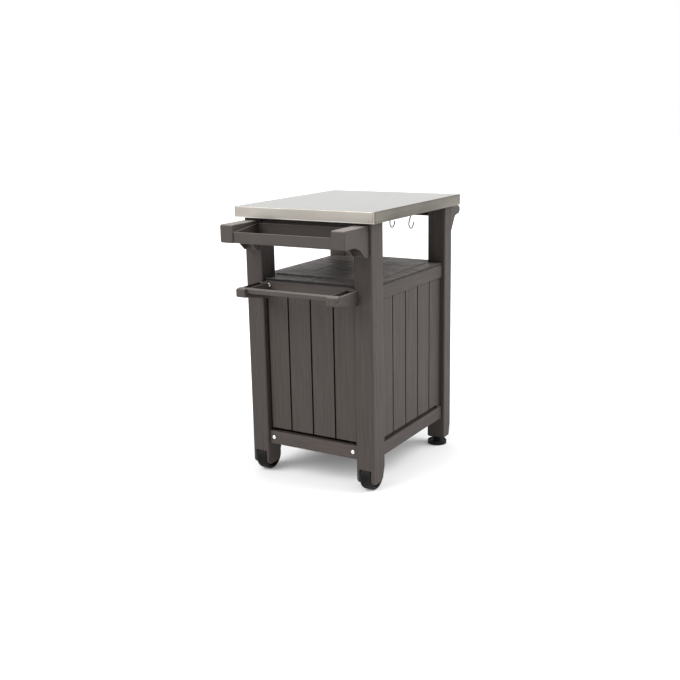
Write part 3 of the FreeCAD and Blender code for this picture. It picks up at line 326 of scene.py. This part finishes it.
# What lies just behind a planked piece's outer face, the grooves between its planks, is darker
def grainedResin(name, axis, look, facing=None):
    finish = Finish(name)
    scale = [look["grainWidth"]] * 3
    scale[axis] = look["grainLength"]
    grain = finish.noise(finish.stretched(tuple(scale)), 1.0, detail=5.0, roughness=0.65)
    broad = finish.noise(finish.stretched(tuple(v / look["broadness"] for v in scale)), 1.0, detail=2.0)
    lines = finish.ramp(grain, look["grainStops"])
    stipple = finish.noise(finish.place(), look["stippleScale"], detail=2.0)
    tone = lines * look["grainShare"] + broad * look["broadShare"]
    colour = finish.rubEdges(finish.mix(tone, look["dark"], look["light"]), look)
    if facing:
        side, face, hand = facing
        depth = finish.axisOf(finish.place(), side) * hand
        shade = finish.span(depth, face - look["grooveFull"], face - look["grooveStart"], 1.0, 0.0)
        outside = finish.test("GREATER_THAN", depth, face - look["grooveEnd"])
        colour = finish.mix(shade * outside, colour, look["groove"])
    relief = finish.bump(lines, look["grainDepth"], look["grainRelief"], finish.softEdge(look["edge"]))
    relief = finish.bump(stipple, look["stippleDepth"], look["stippleRelief"], relief)
    rough = look["roughness"] + (0.5 - lines) * look["roughSwing"]
    return finish.wear(Base_Color=colour, Roughness=rough, Normal=relief, Specular_IOR_Level=look["gloss"])


# Stippled without a grain, paler on faces that look up
def stippledResin(name, look):
    finish = Finish(name)
    cloud = finish.noise(finish.place(), look["cloudScale"], detail=3.0)
    stipple = finish.noise(finish.place(), look["dotScale"], detail=3.0, roughness=0.7)
    dots = finish.ramp(stipple, look["dotStops"])
    colour = finish.mix(cloud * look["cloudShare"] + dots * look["dotShare"], look["dark"], look["light"])
    upward = finish.span(finish.facing(2), *look["topRange"], 0.0, look["topRub"])
    colour = finish.rubEdges(finish.mix(upward, colour, look["rubbed"]), look)
    relief = finish.bump(dots, look["dotDepth"], look["dotRelief"], finish.softEdge(look["edge"]))
    rough = look["roughness"] + (dots - 0.5) * look["roughSwing"]
    return finish.wear(Base_Color=colour, Roughness=rough, Normal=relief, Specular_IOR_Level=look["gloss"])


# Brushed stainless sheet: fine scratches along X, and along Y where a face looks along X. The rim wears
# darker shades than the top, darkest along the sides
steelLook = {
    "pale": (0.50, 0.50, 0.48),
    "deep": (0.40, 0.40, 0.38),
    "endShades": ((0.44, 0.415, 0.375), (0.31, 0.285, 0.255)),
    "sideShades": ((0.225, 0.21, 0.175), (0.060, 0.056, 0.045)),
    "hemShade": (0.66, 0.64, 0.60),
    "bendShade": (0.24, 0.235, 0.22),
    "middleX": -0.0315,
    "half": (0.309, 0.257),
    "hemTop": 0.8672,
    "seamInset": 0.0055,
    "seamHalf": 0.0006,
    "seamStrength": 0.75,
    "seamShade": (0.05, 0.048, 0.042),
    "scratchRun": 5.0,
    "scratchPitch": 900.0,
    "cloudScale": 5.0,
    "patchStretch": (3.2, 3.2, 9.0),
    "patchStops": [(0.36, 0.0), (0.66, 1.0)],
    "brushShare": 0.6,
    "cloudShare": 0.4,
    "patchShare": 0.7,
    "streakShare": 0.3,
    "levelFrom": 0.97,
    "uprightFrom": 0.5,
    "scratchDepth": 0.00012,
    "scratchRelief": 0.45,
    "edge": 0.0015,
    "roughness": 0.34,
    "scratchSwing": 0.22,
    "cloudSwing": 0.06,
}


def brushedSteel(name, look):
    finish = Finish(name)
    turned = [finish.facing(axis) for axis in range(3)]
    onEnd, onSide = (finish.test("GREATER_THAN", turned[axis] * turned[axis], look["uprightFrom"])
                     for axis in (0, 1))
    level = finish.test("GREATER_THAN", turned[2] * turned[2], look["levelFrom"])
    run, pitch = look["scratchRun"], look["scratchPitch"]
    lengthwise = finish.noise(finish.stretched((run, pitch, pitch)), 1.0, detail=3.0)
    crosswise = finish.noise(finish.stretched((pitch, run, pitch)), 1.0, detail=3.0)
    brush = lengthwise * (1 - onEnd) + crosswise * onEnd
    cloud = finish.noise(finish.place(), look["cloudScale"], detail=3.0)
    tone = brush * look["brushShare"] + cloud * look["cloudShare"]
    colour = finish.mix(tone, look["deep"], look["pale"])
    patches = finish.noise(finish.stretched(look["patchStretch"]), 1.0, detail=2.0, roughness=0.4)
    band = finish.ramp(patches, look["patchStops"]) * look["patchShare"] + lengthwise * look["streakShare"]
    colour = finish.mix(onEnd, colour, finish.mix(band, *look["endShades"]))
    colour = finish.mix(onSide, colour, finish.mix(band, *look["sideShades"]))
    place = [finish.axisOf(finish.place(), axis) for axis in range(3)]
    hem = finish.test("LESS_THAN", place[2], look["hemTop"]) * onEnd
    colour = finish.mix(hem, colour, look["hemShade"])
    colour = finish.mix(1 - level - (onEnd + onSide), colour, look["bendShade"])
    seams = 0.0
    for axis, face, middle in ((0, onSide, look["middleX"]), (1, onEnd, 0.0)):
        reach = finish.test("ABSOLUTE", place[axis] - middle, 0.5)
        near = finish.test("COMPARE", reach, look["half"][axis] - look["seamInset"], look["seamHalf"])
        seams = near * face + seams
    colour = finish.mix(seams * look["seamStrength"], colour, look["seamShade"])
    relief = finish.bump(brush, look["scratchDepth"], look["scratchRelief"], finish.softEdge(look["edge"]))
    rough = look["roughness"] + (brush - 0.5) * look["scratchSwing"] + (cloud - 0.5) * look["cloudSwing"]
    return finish.wear(Base_Color=colour, Metallic=1.0, Roughness=rough, Normal=relief)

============

- **Required work**
Please set down the whole listing above without altering a single line.

- **Full answer**
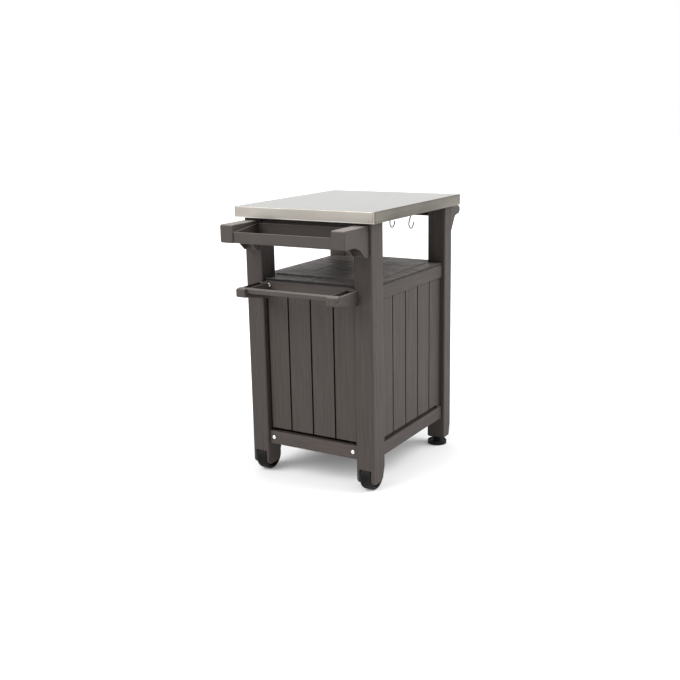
Write part 3 of the FreeCAD and Blender code for this picture. It picks up at line 326 of scene.py. This part finishes it.
# What lies just behind a planked piece's outer face, the grooves between its planks, is darker
def grainedResin(name, axis, look, facing=None):
    finish = Finish(name)
    scale = [look["grainWidth"]] * 3
    scale[axis] = look["grainLength"]
    grain = finish.noise(finish.stretched(tuple(scale)), 1.0, detail=5.0, roughness=0.65)
    broad = finish.noise(finish.stretched(tuple(v / look["broadness"] for v in scale)), 1.0, detail=2.0)
    lines = finish.ramp(grain, look["grainStops"])
    stipple = finish.noise(finish.place(), look["stippleScale"], detail=2.0)
    tone = lines * look["grainShare"] + broad * look["broadShare"]
    colour = finish.rubEdges(finish.mix(tone, look["dark"], look["light"]), look)
    if facing:
        side, face, hand = facing
        depth = finish.axisOf(finish.place(), side) * hand
        shade = finish.span(depth, face - look["grooveFull"], face - look["grooveStart"], 1.0, 0.0)
        outside = finish.test("GREATER_THAN", depth, face - look["grooveEnd"])
        colour = finish.mix(shade * outside, colour, look["groove"])
    relief = finish.bump(lines, look["grainDepth"], look["grainRelief"], finish.softEdge(look["edge"]))
    relief = finish.bump(stipple, look["stippleDepth"], look["stippleRelief"], relief)
    rough = look["roughness"] + (0.5 - lines) * look["roughSwing"]
    return finish.wear(Base_Color=colour, Roughness=rough, Normal=relief, Specular_IOR_Level=look["gloss"])


# Stippled without a grain, paler on faces that look up
def stippledResin(name, look):
    finish = Finish(name)
    cloud = finish.noise(finish.place(), look["cloudScale"], detail=3.0)
    stipple = finish.noise(finish.place(), look["dotScale"], detail=3.0, roughness=0.7)
    dots = finish.ramp(stipple, look["dotStops"])
    colour = finish.mix(cloud * look["cloudShare"] + dots * look["dotShare"], look["dark"], look["light"])
    upward = finish.span(finish.facing(2), *look["topRange"], 0.0, look["topRub"])
    colour = finish.rubEdges(finish.mix(upward, colour, look["rubbed"]), look)
    relief = finish.bump(dots, look["dotDepth"], look["dotRelief"], finish.softEdge(look["edge"]))
    rough = look["roughness"] + (dots - 0.5) * look["roughSwing"]
    return finish.wear(Base_Color=colour, Roughness=rough, Normal=relief, Specular_IOR_Level=look["gloss"])


# Brushed stainless sheet: fine scratches along X, and along Y where a face looks along X. The rim wears
# darker shades than the top, darkest along the sides
steelLook = {
    "pale": (0.50, 0.50, 0.48),
    "deep": (0.40, 0.40, 0.38),
    "endShades": ((0.44, 0.415, 0.375), (0.31, 0.285, 0.255)),
    "sideShades": ((0.225, 0.21, 0.175), (0.060, 0.056, 0.045)),
    "hemShade": (0.66, 0.64, 0.60),
    "bendShade": (0.24, 0.235, 0.22),
    "middleX": -0.0315,
    "half": (0.309, 0.257),
    "hemTop": 0.8672,
    "seamInset": 0.0055,
    "seamHalf": 0.0006,
    "seamStrength": 0.75,
    "seamShade": (0.05, 0.048, 0.042),
    "scratchRun": 5.0,
    "scratchPitch": 900.0,
    "cloudScale": 5.0,
    "patchStretch": (3.2, 3.2, 9.0),
    "patchStops": [(0.36, 0.0), (0.66, 1.0)],
    "brushShare": 0.6,
    "cloudShare": 0.4,
    "patchShare": 0.7,
    "streakShare": 0.3,
    "levelFrom": 0.97,
    "uprightFrom": 0.5,
    "scratchDepth": 0.00012,
    "scratchRelief": 0.45,
    "edge": 0.0015,
    "roughness": 0.34,
    "scratchSwing": 0.22,
    "cloudSwing": 0.06,
}


def brushedSteel(name, look):
    finish = Finish(name)
    turned = [finish.facing(axis) for axis in range(3)]
    onEnd, onSide = (finish.test("GREATER_THAN", turned[axis] * turned[axis], look["uprightFrom"])
                     for axis in (0, 1))
    level = finish.test("GREATER_THAN", turned[2] * turned[2], look["levelFrom"])
    run, pitch = look["scratchRun"], look["scratchPitch"]
    lengthwise = finish.noise(finish.stretched((run, pitch, pitch)), 1.0, detail=3.0)
    crosswise = finish.noise(finish.stretched((pitch, run, pitch)), 1.0, detail=3.0)
    brush = lengthwise * (1 - onEnd) + crosswise * onEnd
    cloud = finish.noise(finish.place(), look["cloudScale"], detail=3.0)
    tone = brush * look["brushShare"] + cloud * look["cloudShare"]
    colour = finish.mix(tone, look["deep"], look["pale"])
    patches = finish.noise(finish.stretched(look["patchStretch"]), 1.0, detail=2.0, roughness=0.4)
    band = finish.ramp(patches, look["patchStops"]) * look["patchShare"] + lengthwise * look["streakShare"]
    colour = finish.mix(onEnd, colour, finish.mix(band, *look["endShades"]))
    colour = finish.mix(onSide, colour, finish.mix(band, *look["sideShades"]))
    place = [finish.axisOf(finish.place(), axis) for axis in range(3)]
    hem = finish.test("LESS_THAN", place[2], look["hemTop"]) * onEnd
    colour = finish.mix(hem, colour, look["hemShade"])
    colour = finish.mix(1 - level - (onEnd + onSide), colour, look["bendShade"])
    seams = 0.0
    for axis, face, middle in ((0, onSide, look["middleX"]), (1, onEnd, 0.0)):
        reach = finish.test("ABSOLUTE", place[axis] - middle, 0.5)
        near = finish.test("COMPARE", reach, look["half"][axis] - look["seamInset"], look["seamHalf"])
        seams = near * face + seams
    colour = finish.mix(seams * look["seamStrength"], colour, look["seamShade"])
    relief = finish.bump(brush, look["scratchDepth"], look["scratchRelief"], finish.softEdge(look["edge"]))
    rough = look["roughness"] + (brush - 0.5) * look["scratchSwing"] + (cloud - 0.5) * look["cloudSwing"]
    return finish.wear(Base_Color=colour, Metallic=1.0, Roughness=rough, Normal=relief)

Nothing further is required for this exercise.